* [Written request] Starting at the line that contains "Model this object", reproduce each line exactly up to and including the line that contains "PLAN_CENTRE = (-0.002, 0.495)". Reproduce nothing else.

* [Input records]
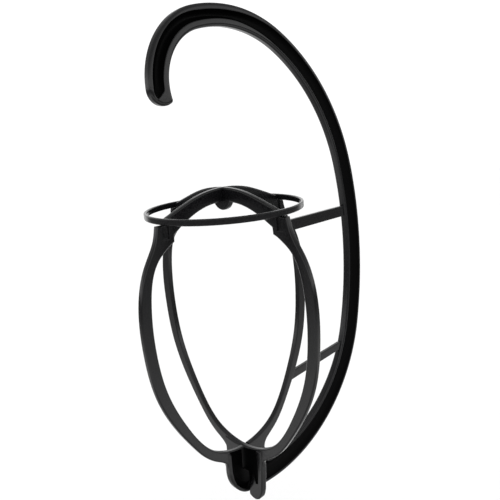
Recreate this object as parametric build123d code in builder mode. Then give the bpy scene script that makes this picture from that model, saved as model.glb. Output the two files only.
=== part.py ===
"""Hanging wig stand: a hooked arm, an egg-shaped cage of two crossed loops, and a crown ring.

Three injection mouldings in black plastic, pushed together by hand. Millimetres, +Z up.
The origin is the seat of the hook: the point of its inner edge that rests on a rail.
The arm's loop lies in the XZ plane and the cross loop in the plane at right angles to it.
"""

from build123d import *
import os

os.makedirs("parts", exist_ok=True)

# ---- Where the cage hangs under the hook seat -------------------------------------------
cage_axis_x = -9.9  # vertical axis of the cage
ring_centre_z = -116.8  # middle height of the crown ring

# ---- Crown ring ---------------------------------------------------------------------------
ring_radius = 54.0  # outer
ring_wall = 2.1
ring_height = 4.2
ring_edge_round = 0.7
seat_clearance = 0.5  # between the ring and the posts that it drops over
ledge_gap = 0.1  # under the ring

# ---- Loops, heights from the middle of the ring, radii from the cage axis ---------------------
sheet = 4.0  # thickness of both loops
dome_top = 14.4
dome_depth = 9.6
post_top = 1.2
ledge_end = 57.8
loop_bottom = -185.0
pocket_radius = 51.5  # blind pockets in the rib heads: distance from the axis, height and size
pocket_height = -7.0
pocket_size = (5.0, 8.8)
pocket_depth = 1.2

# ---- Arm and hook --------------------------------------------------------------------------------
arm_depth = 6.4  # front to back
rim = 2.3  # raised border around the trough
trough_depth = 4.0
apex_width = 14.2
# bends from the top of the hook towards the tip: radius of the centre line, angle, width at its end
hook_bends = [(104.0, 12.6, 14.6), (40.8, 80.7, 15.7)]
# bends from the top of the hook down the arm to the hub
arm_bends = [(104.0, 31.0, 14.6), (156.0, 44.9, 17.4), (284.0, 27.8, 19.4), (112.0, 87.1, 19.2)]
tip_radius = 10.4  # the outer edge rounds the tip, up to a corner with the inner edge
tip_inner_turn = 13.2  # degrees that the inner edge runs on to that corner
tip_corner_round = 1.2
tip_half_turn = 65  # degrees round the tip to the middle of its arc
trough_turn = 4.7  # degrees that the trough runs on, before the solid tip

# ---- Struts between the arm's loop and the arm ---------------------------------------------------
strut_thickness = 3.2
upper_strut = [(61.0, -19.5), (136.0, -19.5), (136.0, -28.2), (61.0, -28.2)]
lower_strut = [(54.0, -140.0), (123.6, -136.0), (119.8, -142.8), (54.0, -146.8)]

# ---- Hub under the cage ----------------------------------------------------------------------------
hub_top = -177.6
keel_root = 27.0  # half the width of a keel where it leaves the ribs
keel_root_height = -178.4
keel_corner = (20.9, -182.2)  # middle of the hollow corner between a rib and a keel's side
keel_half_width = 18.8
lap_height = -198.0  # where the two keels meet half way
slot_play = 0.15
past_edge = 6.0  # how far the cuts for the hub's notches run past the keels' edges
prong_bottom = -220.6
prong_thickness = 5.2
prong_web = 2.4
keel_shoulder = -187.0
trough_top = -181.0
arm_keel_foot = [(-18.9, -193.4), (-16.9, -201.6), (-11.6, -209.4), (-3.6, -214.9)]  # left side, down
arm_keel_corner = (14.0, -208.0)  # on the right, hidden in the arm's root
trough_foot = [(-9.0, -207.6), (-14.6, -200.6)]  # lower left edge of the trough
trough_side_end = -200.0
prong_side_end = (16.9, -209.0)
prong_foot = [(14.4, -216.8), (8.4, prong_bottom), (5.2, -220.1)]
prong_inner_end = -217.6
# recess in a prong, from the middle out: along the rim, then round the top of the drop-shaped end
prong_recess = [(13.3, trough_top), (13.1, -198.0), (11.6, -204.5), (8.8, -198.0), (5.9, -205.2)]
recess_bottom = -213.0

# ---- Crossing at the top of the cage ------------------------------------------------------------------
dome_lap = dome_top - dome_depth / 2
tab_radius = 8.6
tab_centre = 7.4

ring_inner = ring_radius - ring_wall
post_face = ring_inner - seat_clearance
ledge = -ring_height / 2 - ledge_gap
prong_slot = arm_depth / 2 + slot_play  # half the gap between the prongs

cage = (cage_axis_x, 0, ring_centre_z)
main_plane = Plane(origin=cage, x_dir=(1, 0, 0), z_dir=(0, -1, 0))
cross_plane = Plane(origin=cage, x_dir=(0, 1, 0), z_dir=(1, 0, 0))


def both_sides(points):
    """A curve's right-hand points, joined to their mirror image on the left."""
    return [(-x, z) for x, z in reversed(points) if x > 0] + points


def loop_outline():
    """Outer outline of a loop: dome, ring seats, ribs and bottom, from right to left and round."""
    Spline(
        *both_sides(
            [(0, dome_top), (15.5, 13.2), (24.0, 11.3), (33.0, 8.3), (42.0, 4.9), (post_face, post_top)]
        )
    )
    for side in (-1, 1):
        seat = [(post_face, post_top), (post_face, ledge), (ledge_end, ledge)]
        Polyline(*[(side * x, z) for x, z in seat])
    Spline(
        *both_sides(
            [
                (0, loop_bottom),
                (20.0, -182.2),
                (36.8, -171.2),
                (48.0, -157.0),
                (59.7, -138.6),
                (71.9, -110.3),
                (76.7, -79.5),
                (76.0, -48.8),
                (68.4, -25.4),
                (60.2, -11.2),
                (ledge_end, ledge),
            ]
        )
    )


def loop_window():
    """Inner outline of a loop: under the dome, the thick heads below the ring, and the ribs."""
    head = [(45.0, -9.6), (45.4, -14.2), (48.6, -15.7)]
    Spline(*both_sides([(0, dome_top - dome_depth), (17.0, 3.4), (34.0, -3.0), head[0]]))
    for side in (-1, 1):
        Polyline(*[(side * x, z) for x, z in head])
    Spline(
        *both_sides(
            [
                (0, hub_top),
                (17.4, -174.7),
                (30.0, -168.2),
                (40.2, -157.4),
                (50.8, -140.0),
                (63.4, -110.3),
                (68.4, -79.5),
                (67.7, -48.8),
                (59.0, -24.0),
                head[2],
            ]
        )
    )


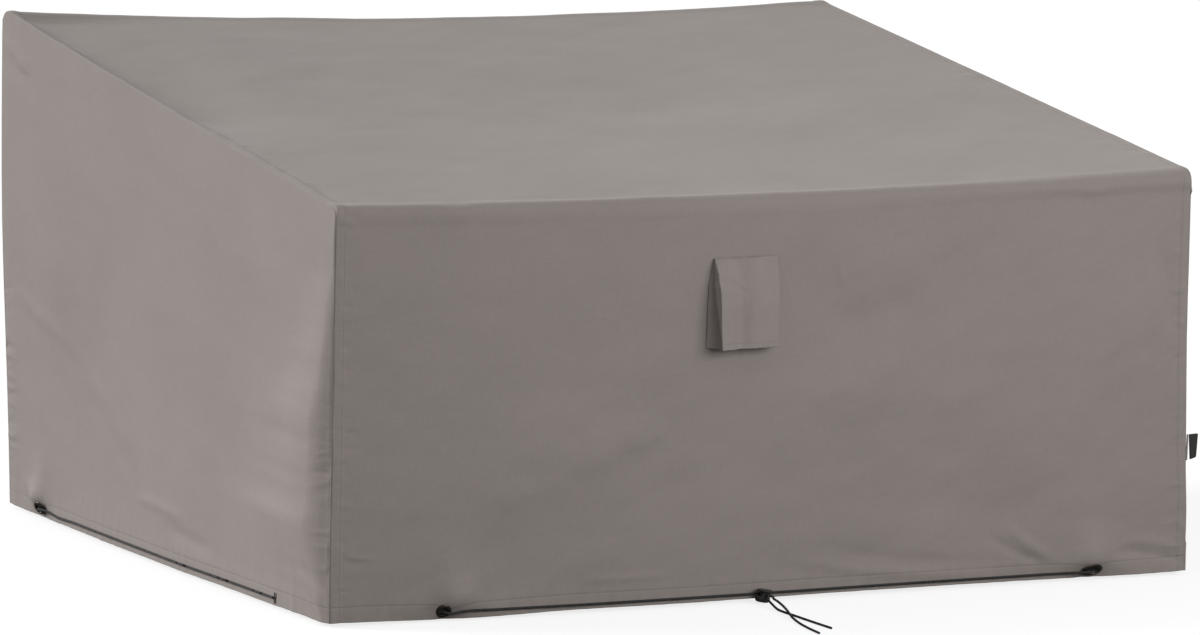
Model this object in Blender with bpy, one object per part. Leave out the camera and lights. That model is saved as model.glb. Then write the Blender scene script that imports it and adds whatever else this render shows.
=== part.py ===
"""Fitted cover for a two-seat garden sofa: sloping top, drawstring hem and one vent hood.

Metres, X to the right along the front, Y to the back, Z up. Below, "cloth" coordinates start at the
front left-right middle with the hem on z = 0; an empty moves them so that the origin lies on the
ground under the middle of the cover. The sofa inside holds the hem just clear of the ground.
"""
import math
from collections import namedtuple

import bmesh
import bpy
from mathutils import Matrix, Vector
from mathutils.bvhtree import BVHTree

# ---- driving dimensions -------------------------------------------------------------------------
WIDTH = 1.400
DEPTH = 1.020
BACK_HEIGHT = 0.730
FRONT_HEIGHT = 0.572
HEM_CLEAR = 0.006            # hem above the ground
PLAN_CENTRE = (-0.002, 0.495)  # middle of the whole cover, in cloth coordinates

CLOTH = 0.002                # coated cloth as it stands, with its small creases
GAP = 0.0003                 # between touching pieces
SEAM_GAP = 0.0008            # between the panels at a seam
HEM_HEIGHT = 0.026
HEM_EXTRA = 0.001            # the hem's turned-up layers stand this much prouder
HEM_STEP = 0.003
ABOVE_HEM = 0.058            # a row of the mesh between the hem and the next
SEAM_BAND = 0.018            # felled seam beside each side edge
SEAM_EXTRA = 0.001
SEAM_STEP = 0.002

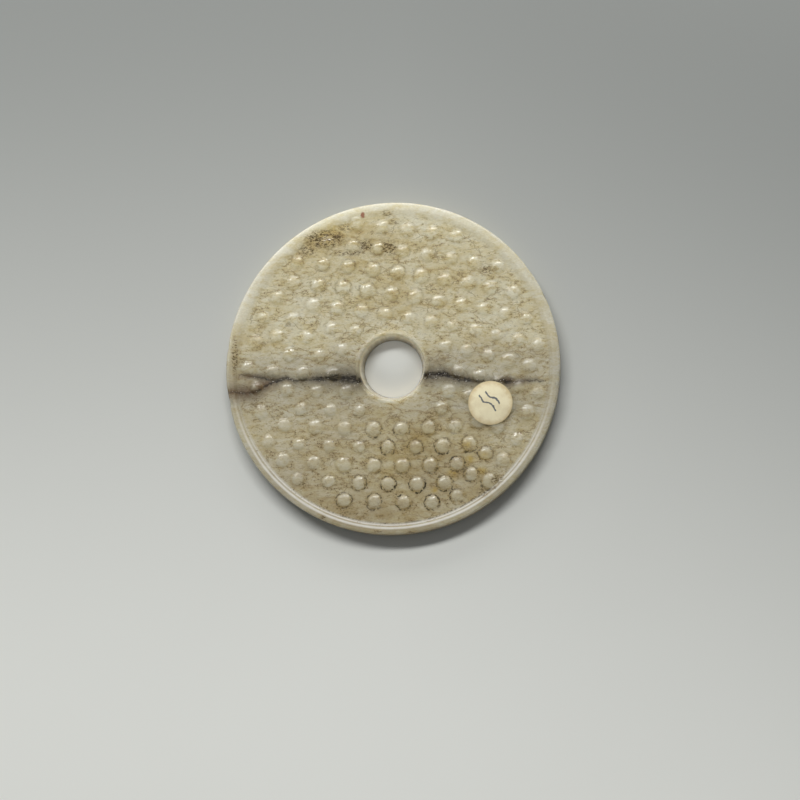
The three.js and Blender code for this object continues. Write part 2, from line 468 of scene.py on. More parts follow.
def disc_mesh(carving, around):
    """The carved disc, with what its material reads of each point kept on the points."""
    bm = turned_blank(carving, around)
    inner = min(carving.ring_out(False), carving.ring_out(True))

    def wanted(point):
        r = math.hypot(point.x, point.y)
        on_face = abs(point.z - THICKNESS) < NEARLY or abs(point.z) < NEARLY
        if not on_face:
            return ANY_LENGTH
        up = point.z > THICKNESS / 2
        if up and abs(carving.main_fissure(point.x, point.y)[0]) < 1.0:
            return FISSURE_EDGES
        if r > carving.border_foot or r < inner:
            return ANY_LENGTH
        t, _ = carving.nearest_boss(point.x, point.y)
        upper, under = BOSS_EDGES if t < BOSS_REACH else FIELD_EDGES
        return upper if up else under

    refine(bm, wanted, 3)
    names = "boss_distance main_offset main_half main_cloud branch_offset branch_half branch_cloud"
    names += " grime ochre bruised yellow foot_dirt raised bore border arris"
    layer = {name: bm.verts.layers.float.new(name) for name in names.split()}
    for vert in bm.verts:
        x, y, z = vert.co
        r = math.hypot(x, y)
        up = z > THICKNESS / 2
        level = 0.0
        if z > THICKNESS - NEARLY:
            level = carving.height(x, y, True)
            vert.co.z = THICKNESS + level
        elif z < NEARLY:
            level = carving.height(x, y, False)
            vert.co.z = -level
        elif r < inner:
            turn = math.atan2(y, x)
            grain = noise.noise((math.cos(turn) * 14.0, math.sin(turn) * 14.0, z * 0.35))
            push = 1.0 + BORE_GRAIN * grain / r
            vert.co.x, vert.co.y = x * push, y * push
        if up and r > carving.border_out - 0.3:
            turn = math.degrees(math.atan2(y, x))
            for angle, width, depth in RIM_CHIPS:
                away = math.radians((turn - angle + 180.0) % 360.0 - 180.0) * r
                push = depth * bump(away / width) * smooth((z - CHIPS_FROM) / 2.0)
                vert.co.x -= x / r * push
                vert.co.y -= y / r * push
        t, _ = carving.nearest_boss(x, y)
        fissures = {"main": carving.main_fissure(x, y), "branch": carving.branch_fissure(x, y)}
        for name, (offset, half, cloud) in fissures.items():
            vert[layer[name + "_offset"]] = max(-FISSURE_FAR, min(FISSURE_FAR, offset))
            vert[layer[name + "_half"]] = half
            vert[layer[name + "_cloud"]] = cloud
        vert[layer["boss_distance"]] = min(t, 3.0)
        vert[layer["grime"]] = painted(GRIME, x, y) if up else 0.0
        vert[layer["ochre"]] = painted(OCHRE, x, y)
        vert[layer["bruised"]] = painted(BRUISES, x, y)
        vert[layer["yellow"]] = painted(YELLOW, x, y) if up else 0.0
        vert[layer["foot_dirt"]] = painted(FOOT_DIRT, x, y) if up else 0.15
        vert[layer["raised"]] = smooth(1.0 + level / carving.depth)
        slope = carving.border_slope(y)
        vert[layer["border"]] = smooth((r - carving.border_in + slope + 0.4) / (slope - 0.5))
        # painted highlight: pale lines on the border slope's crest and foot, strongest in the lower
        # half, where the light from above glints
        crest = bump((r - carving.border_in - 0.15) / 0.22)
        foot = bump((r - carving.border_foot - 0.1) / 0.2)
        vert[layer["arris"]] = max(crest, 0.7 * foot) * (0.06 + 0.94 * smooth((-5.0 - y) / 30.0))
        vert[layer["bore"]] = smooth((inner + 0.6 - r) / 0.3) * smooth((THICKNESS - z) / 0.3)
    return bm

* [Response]
Model this object in Blender with bpy, one object per part. Leave out the camera and lights. That model is saved as model.glb. Then write the Blender scene script that imports it and adds whatever else this render shows.
=== part.py ===
"""Fitted cover for a two-seat garden sofa: sloping top, drawstring hem and one vent hood.

Metres, X to the right along the front, Y to the back, Z up. Below, "cloth" coordinates start at the
front left-right middle with the hem on z = 0; an empty moves them so that the origin lies on the
ground under the middle of the cover. The sofa inside holds the hem just clear of the ground.
"""
import math
from collections import namedtuple

import bmesh
import bpy
from mathutils import Matrix, Vector
from mathutils.bvhtree import BVHTree

# ---- driving dimensions -------------------------------------------------------------------------
WIDTH = 1.400
DEPTH = 1.020
BACK_HEIGHT = 0.730
FRONT_HEIGHT = 0.572
HEM_CLEAR = 0.006            # hem above the ground
PLAN_CENTRE = (-0.002, 0.495)  # middle of the whole cover, in cloth coordinates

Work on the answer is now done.